>> Begin DATA SHOWN

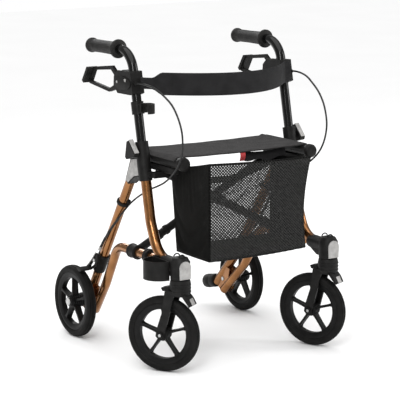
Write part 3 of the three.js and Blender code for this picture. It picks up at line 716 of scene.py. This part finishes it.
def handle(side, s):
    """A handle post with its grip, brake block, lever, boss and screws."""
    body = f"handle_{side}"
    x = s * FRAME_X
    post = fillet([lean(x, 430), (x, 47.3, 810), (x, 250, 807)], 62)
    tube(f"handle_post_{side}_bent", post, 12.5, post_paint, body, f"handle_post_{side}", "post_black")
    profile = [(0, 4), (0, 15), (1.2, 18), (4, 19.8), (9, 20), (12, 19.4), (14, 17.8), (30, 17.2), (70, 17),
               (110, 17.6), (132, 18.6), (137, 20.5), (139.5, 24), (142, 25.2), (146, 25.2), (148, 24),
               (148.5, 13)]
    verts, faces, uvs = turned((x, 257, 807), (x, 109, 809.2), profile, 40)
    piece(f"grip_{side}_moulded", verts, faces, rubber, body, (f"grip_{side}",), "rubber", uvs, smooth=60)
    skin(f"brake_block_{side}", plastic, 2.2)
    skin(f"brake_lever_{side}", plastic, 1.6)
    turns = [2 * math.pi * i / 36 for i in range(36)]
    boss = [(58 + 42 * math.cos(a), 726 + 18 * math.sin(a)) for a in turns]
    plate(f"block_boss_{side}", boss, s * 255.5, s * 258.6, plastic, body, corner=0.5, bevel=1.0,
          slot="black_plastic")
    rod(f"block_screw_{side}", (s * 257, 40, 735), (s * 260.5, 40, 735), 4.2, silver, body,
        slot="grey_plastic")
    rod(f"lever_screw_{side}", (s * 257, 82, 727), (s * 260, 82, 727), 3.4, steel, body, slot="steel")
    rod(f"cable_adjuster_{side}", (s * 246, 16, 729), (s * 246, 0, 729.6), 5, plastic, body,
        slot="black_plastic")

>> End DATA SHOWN

• WHAT TO PRODUCE: Extract the full listing above without alteration.

• TASK ANSWER:
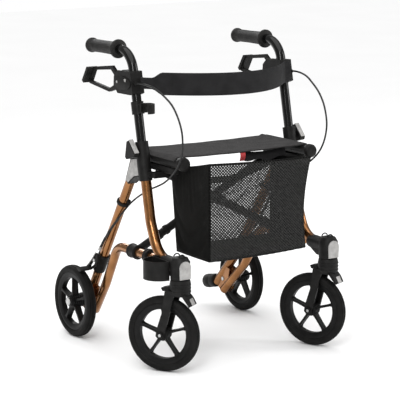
Write part 3 of the three.js and Blender code for this picture. It picks up at line 716 of scene.py. This part finishes it.
def handle(side, s):
    """A handle post with its grip, brake block, lever, boss and screws."""
    body = f"handle_{side}"
    x = s * FRAME_X
    post = fillet([lean(x, 430), (x, 47.3, 810), (x, 250, 807)], 62)
    tube(f"handle_post_{side}_bent", post, 12.5, post_paint, body, f"handle_post_{side}", "post_black")
    profile = [(0, 4), (0, 15), (1.2, 18), (4, 19.8), (9, 20), (12, 19.4), (14, 17.8), (30, 17.2), (70, 17),
               (110, 17.6), (132, 18.6), (137, 20.5), (139.5, 24), (142, 25.2), (146, 25.2), (148, 24),
               (148.5, 13)]
    verts, faces, uvs = turned((x, 257, 807), (x, 109, 809.2), profile, 40)
    piece(f"grip_{side}_moulded", verts, faces, rubber, body, (f"grip_{side}",), "rubber", uvs, smooth=60)
    skin(f"brake_block_{side}", plastic, 2.2)
    skin(f"brake_lever_{side}", plastic, 1.6)
    turns = [2 * math.pi * i / 36 for i in range(36)]
    boss = [(58 + 42 * math.cos(a), 726 + 18 * math.sin(a)) for a in turns]
    plate(f"block_boss_{side}", boss, s * 255.5, s * 258.6, plastic, body, corner=0.5, bevel=1.0,
          slot="black_plastic")
    rod(f"block_screw_{side}", (s * 257, 40, 735), (s * 260.5, 40, 735), 4.2, silver, body,
        slot="grey_plastic")
    rod(f"lever_screw_{side}", (s * 257, 82, 727), (s * 260, 82, 727), 3.4, steel, body, slot="steel")
    rod(f"cable_adjuster_{side}", (s * 246, 16, 729), (s * 246, 0, 729.6), 5, plastic, body,
        slot="black_plastic")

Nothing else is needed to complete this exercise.